In the National interest...
If there is one sporting event that truly unites the nation annually it is surely the Grand National - the most famous horse race in the world.
While over 600 million will watch the race worldwide, Britain, as usual, will come to a halt at 4.15pm this Saturday as 40 runners charge towards the first fence at the unique Aintree course.
The enduring beauty of this event is its total unpredictability. The only thing you can safely say about Saturday's winning horse and jockey is that there will be a great story behind them - somehow there always is.
In our programme from 1.00pm (BST) on BBC ONE this Saturday, the team led by Sue Barker and Clare Balding will try to tell a number of those tales to help mark your card.
How appropriate would it be if on the 30th anniversary of Red Rum's record third win in the race his trainer Donald 'Ginger' McCain's son Donald jnr should saddle Idle Talk to win the race? Richard Pitman visited their Cholmondley yard and tried to keep the old man quiet long enough for young Donald to assess his newly acquired horse's chances.
Ginger shares the record of training FOUR Grand National winners with the late Fred Rimell. Although as Ginger will tell you himself, he was lucky enough to train 'that great hoss' while Fred won the race with four different horses with his last winner Rag Trade beating that 'hoss' Red Rum in 1976.
This year Fred's widow Mercy Rimell owns Simon - trained at their famous Kinnersley yard now by John Spearing. Peter Scudamore has been to Worcestershire to hear some great tales from racing's first lady.
After a drought that lasted from 1975 until 1999, the Irish have trained five of the past eight winners of the National and have a really strong hand again this year.
Our Irish correspondent Brian Gleeson visited Monty's Pass, Hedgehunter and last year's champion Numbersixvalverde before each of their triumphs. So not surprisingly they've rolled the red carpet out for him at the yards of Point Barrow and Dun Doire, as well as the last two winners, on another round-Ireland trip with producer Susan Roberts to make features for the weekend.
Or will the champion trainer Paul Nicholls break his Aintree jinx this year? Or can Tony McCoy finally ride a Grand National winner? He started the week well with Irish National winner Butler's Cabin on Monday.

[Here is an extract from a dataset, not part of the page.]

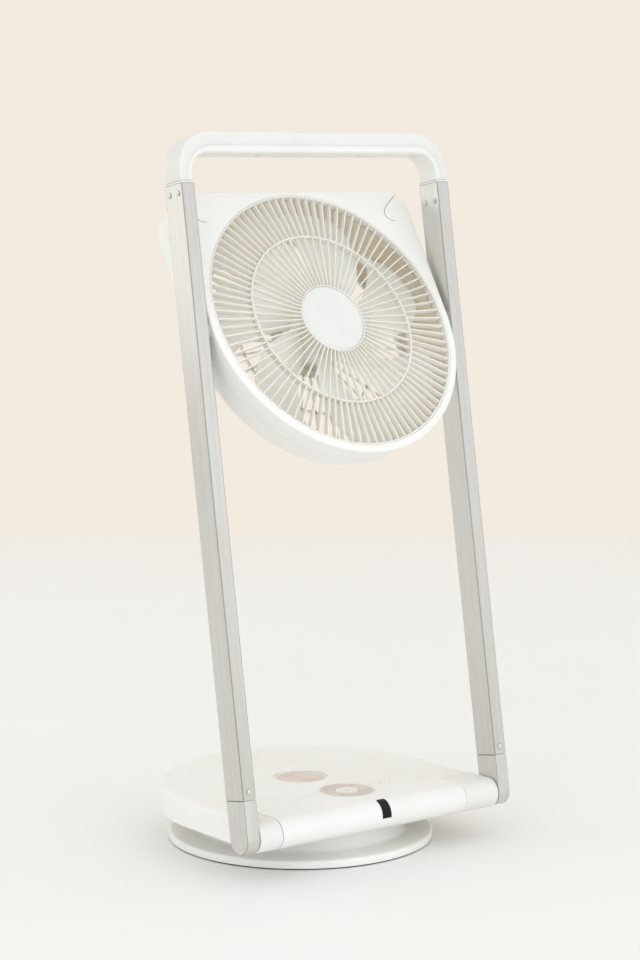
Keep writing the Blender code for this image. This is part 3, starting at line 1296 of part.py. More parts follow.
def make_fan(looks, rotor, motor_front):
    """The hub cup with its blades, the shaft through it and the nut that holds it."""
    back = HUB_FRONT + HUB_LENGTH
    inner = FAN_HUB_RADIUS - FAN_HUB_WALL
    bore = ROTOR_SHAFT_RADIUS + GAP
    boss = 2 * ROTOR_SHAFT_RADIUS
    profile = [
        (bore, HUB_FRONT),
        (FAN_HUB_RADIUS - FAN_HUB_WALL / 2, HUB_FRONT),
        (FAN_HUB_RADIUS, HUB_FRONT + FAN_HUB_WALL / 2),
        (FAN_HUB_RADIUS, back),
        (inner, back),
        (inner, HUB_FRONT + FAN_HUB_WALL),
        (boss, HUB_FRONT + FAN_HUB_WALL),
        (boss, back - FAN_HUB_WALL),
        (bore, back - FAN_HUB_WALL),
    ]
    fan = turned("fan_blade", profile, looks["fan"], FLATS_MOTOR, along_y, rotor)
    for blade in range(BLADES):
        turn = 360 * blade / BLADES
        front = blade_points(turn, -1)
        rear = blade_points(turn, 1)
        rings = [one + other[::-1] for one, other in zip(front, rear)]
        add(fan, skin("blade", rings, None, rotor))
    shaft_end = motor_front + MOTOR_BORE_DEPTH - 2 * GAP
    span = (ROTOR_SHAFT_FRONT, shaft_end)
    cylinder("rotor_shaft", ROTOR_SHAFT_RADIUS, *span, looks["steel"], FLATS_SMALL, along_y, rotor)
    nut_back = HUB_FRONT - GAP
    span = (nut_back - BLADE_NUT_LENGTH, nut_back)
    nut = cylinder("blade_nut", BLADE_NUT_RADIUS, *span, looks["white"], FLATS_SMALL, along_y, rotor)
    span = (ROTOR_SHAFT_FRONT - GAP, back)
    cut(nut, cylinder("blade_nut_bore", bore, *span, None, FLATS_SMALL, along_y, rotor))


def main():
    clear_scene()
    looks = {
        "white": material("warm_white_plastic", (0.90, 0.89, 0.86), 0.42),
        "fan": material("fan_plastic", (0.86, 0.85, 0.82), 0.40),
        "rail": material("champagne_aluminium", (0.70, 0.69, 0.65), 0.35, 0.9),
        "rose": material("rose_silver", (0.76, 0.70, 0.68), 0.40, 0.5),
        "steel": material("bright_steel", (0.62, 0.62, 0.62), 0.32, 1.0),
        "rubber": material("dark_rubber", (0.05, 0.05, 0.05), 0.80),
        "black": material("dark_window", (0.02, 0.02, 0.02), 0.15),
        "board": material("circuit_board", (0.05, 0.22, 0.12), 0.50),
        "bush": material("bearing_plastic", (0.78, 0.77, 0.73), 0.50),
    }
    swivel = empty("swivel_axis")
    pinion_axis = empty("pinion_axis", (0, GEAR_CENTRES, 0), 0, swivel)
    frame = empty("fold_axis", (0, HINGE_Y, HINGE_HEIGHT), RAIL_LEAN, swivel)
    head = empty("tilt_axis", (0, 0, HEAD_ALONG), HEAD_TILT - RAIL_LEAN, frame)
    rotor = empty("spin_axis", (0, 0, 0), 0, head)
    make_turntable(looks)
    make_swivel_drive(looks, swivel, pinion_axis)
    make_base_cover(looks["white"], swivel)
    make_base_pan(looks["white"], swivel)
    make_controls(looks, swivel)
    make_power(looks, swivel)
    for side in SIDES:
        make_end_cap(side, looks["white"], swivel)
        make_hinge(side, looks, swivel, frame)
        make_rail(side, looks, frame)
        make_pivot_boss(side, looks, head)
    make_handle(looks, frame)
    make_front_shell(looks, head)
    make_rear_shell(looks, head)
    make_front_grille(looks, head)
    make_centre_cap(looks, head)
    make_rear_grille(looks, head)
    motor_front = make_motor(looks, head)
    make_fan(looks, rotor, motor_front)


main()
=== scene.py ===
import math

import bmesh
import bpy
import numpy as np
from mathutils import Matrix


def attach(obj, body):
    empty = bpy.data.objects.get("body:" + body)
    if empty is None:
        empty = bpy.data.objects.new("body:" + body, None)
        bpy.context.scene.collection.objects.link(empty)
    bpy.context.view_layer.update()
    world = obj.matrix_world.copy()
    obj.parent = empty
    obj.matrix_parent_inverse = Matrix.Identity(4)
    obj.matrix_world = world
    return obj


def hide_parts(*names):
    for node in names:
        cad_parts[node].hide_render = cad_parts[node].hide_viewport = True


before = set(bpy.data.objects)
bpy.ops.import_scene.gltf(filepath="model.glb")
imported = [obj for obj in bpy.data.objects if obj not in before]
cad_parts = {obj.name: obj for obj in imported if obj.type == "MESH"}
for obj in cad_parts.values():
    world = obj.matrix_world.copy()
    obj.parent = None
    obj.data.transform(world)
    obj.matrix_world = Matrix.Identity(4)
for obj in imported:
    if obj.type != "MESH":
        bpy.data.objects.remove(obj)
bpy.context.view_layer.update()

# Places shared by several pieces, in metres, as the CAD has them
layout = dict(
    gap=0.0003,
    hingeY=-0.133,
    hingeZ=0.051,
    railLean=9.5,
    railInner=0.164,
    railOuter=0.180,
    railDepth=0.0315,
    headAlong=0.5296,
    headTilt=31.0,
    baseTop=0.0673,
    baseBottom=0.037,
    baseHalf=0.163,
    baseDepth=0.299,
    barrel=0.0165,
    seamLeft=-0.134,
    seamRight=0.1155,
    capBack=0.030,
    controlY=-0.084,
)

# Points closer than this are one point of a mesh
mergeWithin = 1e-7


class Wire:
    # One output of a node. Python's operators on it add Math nodes.
    def __init__(self, recipe, socket):
        self.recipe = recipe
        self.socket = socket

    def maths(self, operation, first, second=0.0):
        return self.recipe.node("ShaderNodeMath", {"operation": operation}, {0: first, 1: second})

    def __add__(self, other):
        return self.maths("ADD", self, other)

    __radd__ = __add__

    def __sub__(self, other):
        return self.maths("SUBTRACT", self, other)

    def __rsub__(self, other):
        return self.maths("SUBTRACT", other, self)

    def __mul__(self, other):
        return self.maths("MULTIPLY", self, other)

    __rmul__ = __mul__

    def __pow__(self, other):
        return self.maths("POWER", self, other)

    def __gt__(self, other):
        return self.maths("GREATER_THAN", self, other)

    def __lt__(self, other):
        return self.maths("LESS_THAN", self, other)

    def ramp(self, low, high):
        # 0 below low, 1 above high, with an S-shaped rise between them
        settings = {"interpolation_type": "SMOOTHSTEP"}
        return self.recipe.node("ShaderNodeMapRange", settings, {0: self, 1: low, 2: high})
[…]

Butler's Cabin - the day after the Masters finished, I hear you cry. Yes, it's true you might as well try sticking to the names you know. So watch out for money on Joes Edge, Jack High or the aforementioned Simon this weekend as the once-a-year punters flood into the betting shops.
That's part of what makes the National great - whatever horse you draw in the office sweep you have some kind of chance - it's the 40th anniversary this year of the amazing race in 1967 when Foinavon emerged from the carnage of the 23rd fence to become the last 100-1 winner.
The second most watched horse race in this country - after the Grand National - is the Grand National re-run. From around 4.35pm we'll use the many angles from our 45 cameras around the course to try and tell the exhilarating story of the race. We'll show you where your money went and try to capture the bravery of horse and rider around Aintree's still huge fences.
BBC TV coverage gets underway on Thursday at 1.45pm for the first day of what has now become a three-day festival to match Cheltenham for jump racing fans.
Also watch out for our Grand National preview on Friday at 11.35pm OR from 6pm via the red button on Interactive for digital and satellite viewers.
And as for my selection, well I've got a little four-year old called Billy so obviously Billyvoddan is the one for me, although by 4.30pm I'll probably wish I'd called him Simon or Joe or Point Barrow!